Toen ik op mijn 32ste mijn biologische klok hoorde tikken vroeg ik aan mijn reumatoloog of dat kon, reuma hebben en kinderen krijgen. Dat kon, met enige aanpassing van de medicatie. En zo besloten mijn man en ik het erop te wagen. Reuma kwam verder niet voor in mijn familie. Toch, toen mijn oudste zoon tien werd, de leeftijd waarop ik reuma kreeg, begon ik zijn kleine pijntjes met achterdocht te bekijken. Ik wil hem veel in het leven meegeven, maar de reumapijn, het verdriet en de gebreken niet. Gelukkig, tot nu toe was die achterdocht onterecht. Mijn twee zonen leven echter op een andere manier wel met reuma. Ze leven met mij in één gezin. En wat wij als gezin doen en vooral laten wordt soms door mijn reuma bepaald. Dat weet ik, dat weet mijn man, maar tot mijn verbazing is het mijn kinderen nog nauwelijks echt opgevallen hoeveel mijn reuma meespeelt. Na al die jaren reuma versta ik kennelijk de kunst van het bedenken van alternatieven voor activiteiten die ik niet kan. Ik voel me er wel soms schuldig over dat gezinsuitjes afvallen vanwege mijn beperkingen, maar mijn kinderen hebben er weinig problemen mee. Ze zien zelfs soms de voordelen van mijn reuma. Van mijn scootmobiel bijvoorbeeld, met kinderzitje voor mijn kleuter van vijf. Laatst heb ik tijdens de pauze met dat ding op het schoolplein gestaan.
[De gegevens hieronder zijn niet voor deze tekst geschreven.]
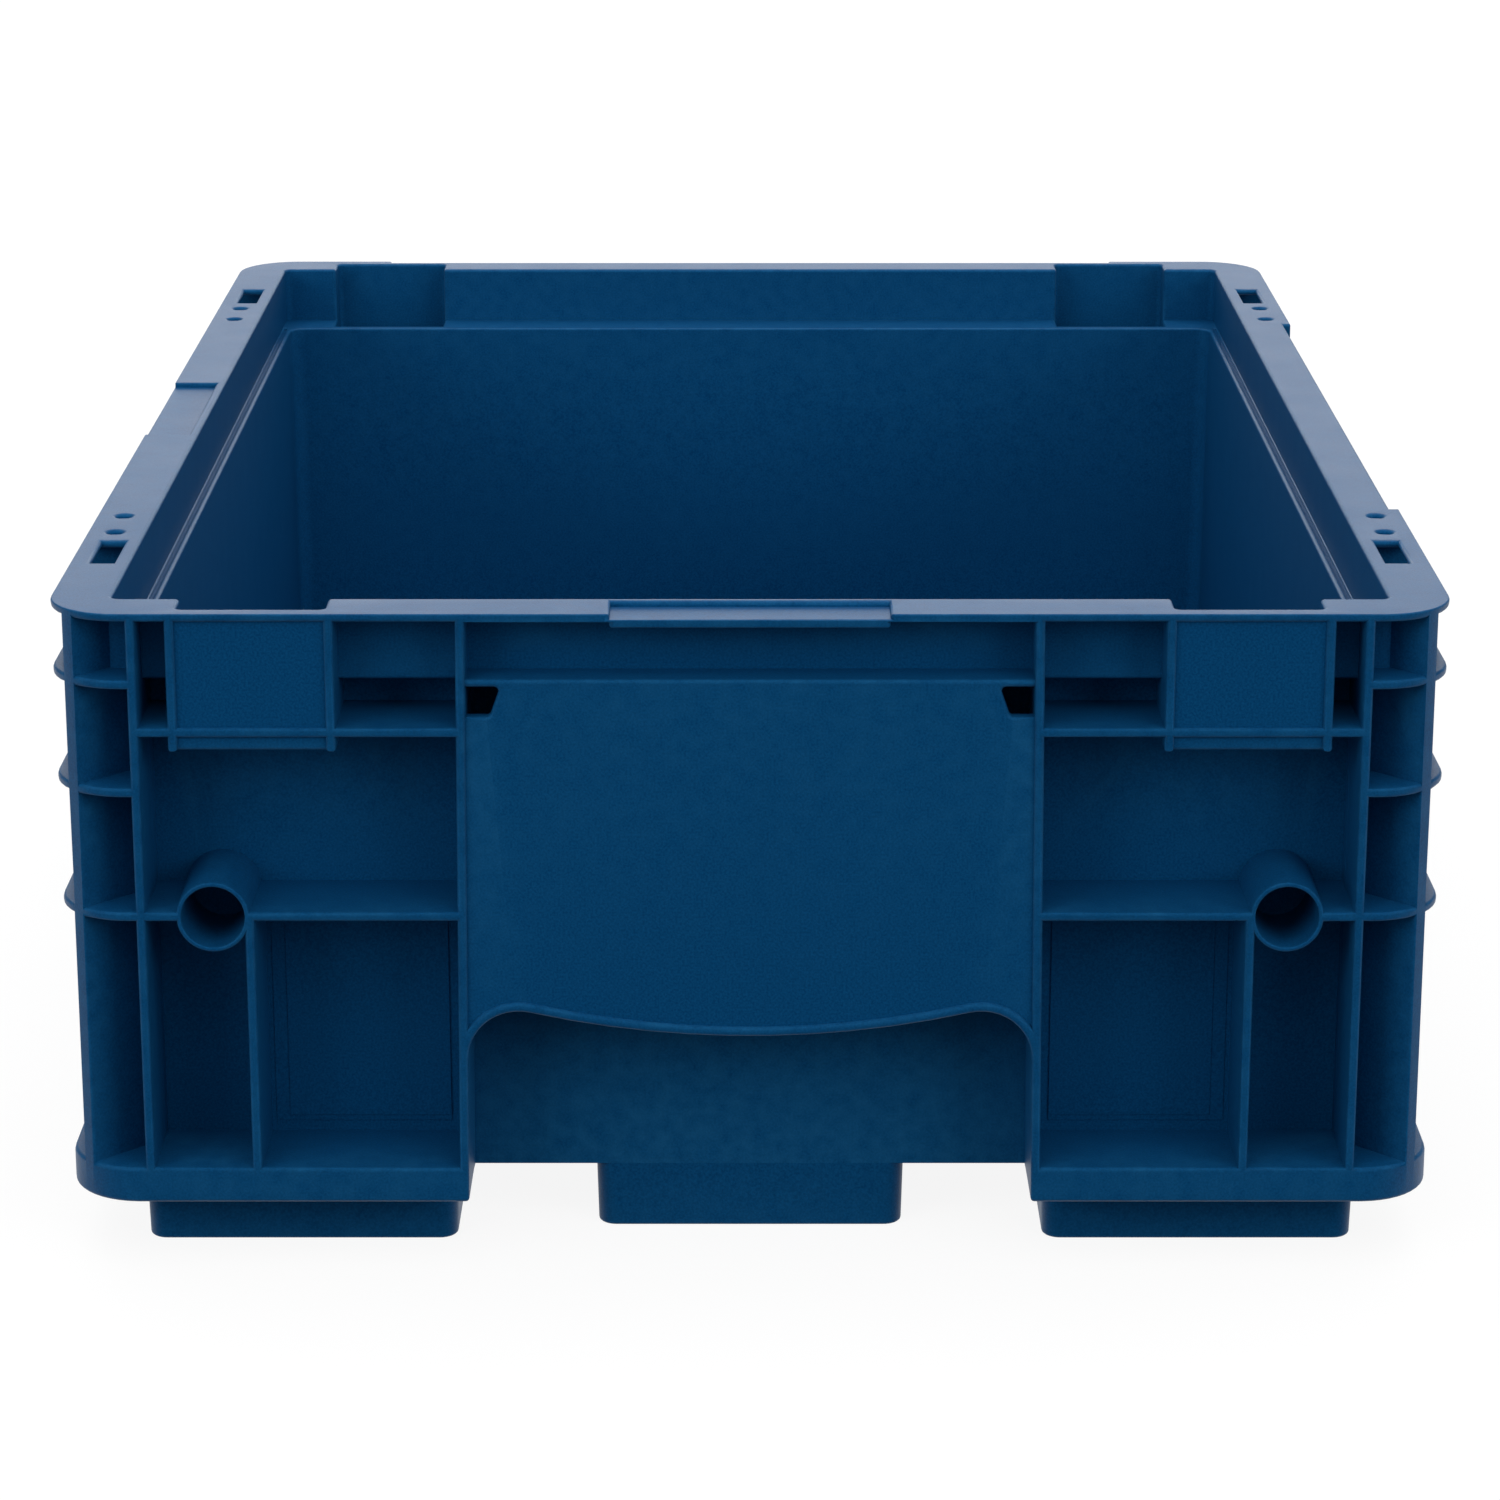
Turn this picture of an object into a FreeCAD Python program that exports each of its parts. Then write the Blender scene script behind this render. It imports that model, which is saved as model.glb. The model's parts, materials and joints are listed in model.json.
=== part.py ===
import FreeCAD, Part
import math
import os

os.makedirs("parts", exist_ok=True)

# Sizes are in millimetres. X runs across the box, Y along it, and Z up from
# the surface that its feet stand on, with the origin under its middle.

# Overall size
box_length = 396.0
box_width = 297.0
box_height = 147.5
corner_radius = 16.0

# Rim flange round the mouth
rim_width = 13.0
rim_thickness = 1.8
mouth_corner_radius = 2.0

# Walls and the stacking ledge inside them
upper_wall_thickness = 3.0
lower_wall_thickness = 3.4
lower_wall_draft = 1.0
lower_wall_corner_radius = 4.0
ledge_height = 132.5
ledge_thickness = 2.0
end_ledge_depth = 12.0
side_ledge_depth = 2.5
ledge_groove_width = 0.8
ledge_groove_depth = 0.5
ledge_groove_inset = 0.3

# Floor and the base blocks at the corners
floor_underside = 15.0
floor_thickness = 3.0
base_block_thickness = 8.0

# Feet, which drop into the mouth of the box below
stacking_clearance = 2.0
foot_wall_thickness = 3.0
foot_arm_width = 26.0
foot_corner_radius = 4.0
foot_step = 3.4
foot_taper = 0.4
end_foot_length = 68.3
side_foot_length = 90.0

# Ribs
rib_thickness = 2.0
corner_web_thickness = 3.2
end_corner_cell = 18.5
side_corner_cell = 30.0
top_rib_height = 132.0
middle_rib_height = 108.2
low_rib_height = 80.5
pocket_rib_height = 121.5

# Gripper pockets in the two ends
pocket_gap = 8.2
pocket_width = 31.4
pocket_front_thickness = 3.5
pocket_floor_thickness = 2.0
pocket_floor_height = 119.4
pocket_corner_radius = 1.5
face_recess = 1.0

# Tubular bosses on the ends
boss_inset = 15.4
boss_tip_radius = 7.8
boss_root_radius = 8.2
boss_bore_radius = 6.8

# Grip panels with a curved lower edge
end_grip_half_width = 60.7
panel_thickness = 3.0
panel_top_height = 132.9
panel_shelf_thickness = 1.6
grip_middle_height = 53.4
grip_crest_height = 59.0
grip_corner_radius = 11.0
grip_bead_height = 2.0
grip_rib_angle = 0.5
side_panel_recess = 2.5
side_panel_thickness = 2.5

# Clip holes in the top corners of the end panels
clip_hole_height = 6.6
clip_hole_width = 7.4
clip_hole_slant = 2.3
clip_hole_radius = 1.0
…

Eén van de rond mijn scootmobiel verzamelde kleuters durfde uiteindelijk te vragen of hij een stukje mee mocht rijden. Spontaan vormde zich een rij van pakweg 25 kinderen die als in een polonaise achter mijn scootmobiel mee het plein rondgingen. En om de beurt een klein stukje mee mochten. Mijn kleutertje straalde van trots met zo´n mama. “Ik wil later ook zo’n karretje” hoorde ik een jochie zeggen tegen zijn moeder. Ik hoop voor hem dat ie het niet hoeft, later. Maar we hebben er nu wel lol mee gehad, zo met zijn allen op het schoolplein.

(sept 2009)

Mijn moeder

Yvonne is de naam, en ik heb veel ervaring in leven met reuma. Ik ben begonnen als tienjarig meisje. Drie maanden heb ik in het ziekenhuis gelegen. Ik was ziek en had pijn. Ik was eerst vooral boos, op de wereld, op mijn moeder. Maar ik was en bleef kind. Met mijn vriendjes en vriendinnetjes op de verpleegafdeling haalde ik kinderstreken uit. We zetten bekertjes met water op halfgeopende deuren, voerden actie voor patat in plaats van die kleffe aardappelen bij de avondmaaltijd. Mijn moeder bracht me, eenmaal weer thuis, naar school en naar feestjes en ze ging mee naar de fysiotherapeut. Ik kon niet altijd meedoen met gym of rennen op het speelplein. Maar ik kon dan wel scheidsrechter zijn of de score bijhouden.

Met reuma heb ik de middelbare school doorlopen. Ik heb met reuma een vervolgopleiding gedaan. Ook toen bracht mijn moeder me soms naar school als ik slecht kon lopen. Met reuma heb ik ook werk gevonden. En een man ontmoet die mij met reuma en al is getrouwd. Dertien jaar geleden kreeg ik een zoon. En vijf jaar geleden nog een. Na veel wikken en wegen omdat ik ondertussen wist wat een plezier maar ook wat een grote opgave het verzorgen en opvoeden van een kind is, zeker als je reuma hebt.

En nu sta ik aan de andere kant. Ik baal mee met mijn grote zoon als hij een onvoldoende heeft voor Frans. Ik breng ‘m naar feestjes en ben dan blij dat hij het leuk heeft met zijn vrienden. Ik bibber nog harder dan mijn kleine zoon als hij tijdens de zwemles in het diepe water moet springen. En dan denk ik even terug aan dat meisje van tien dat reuma kreeg. En besef wat een pijn mijn moeder gehad moet hebben van mijn reuma.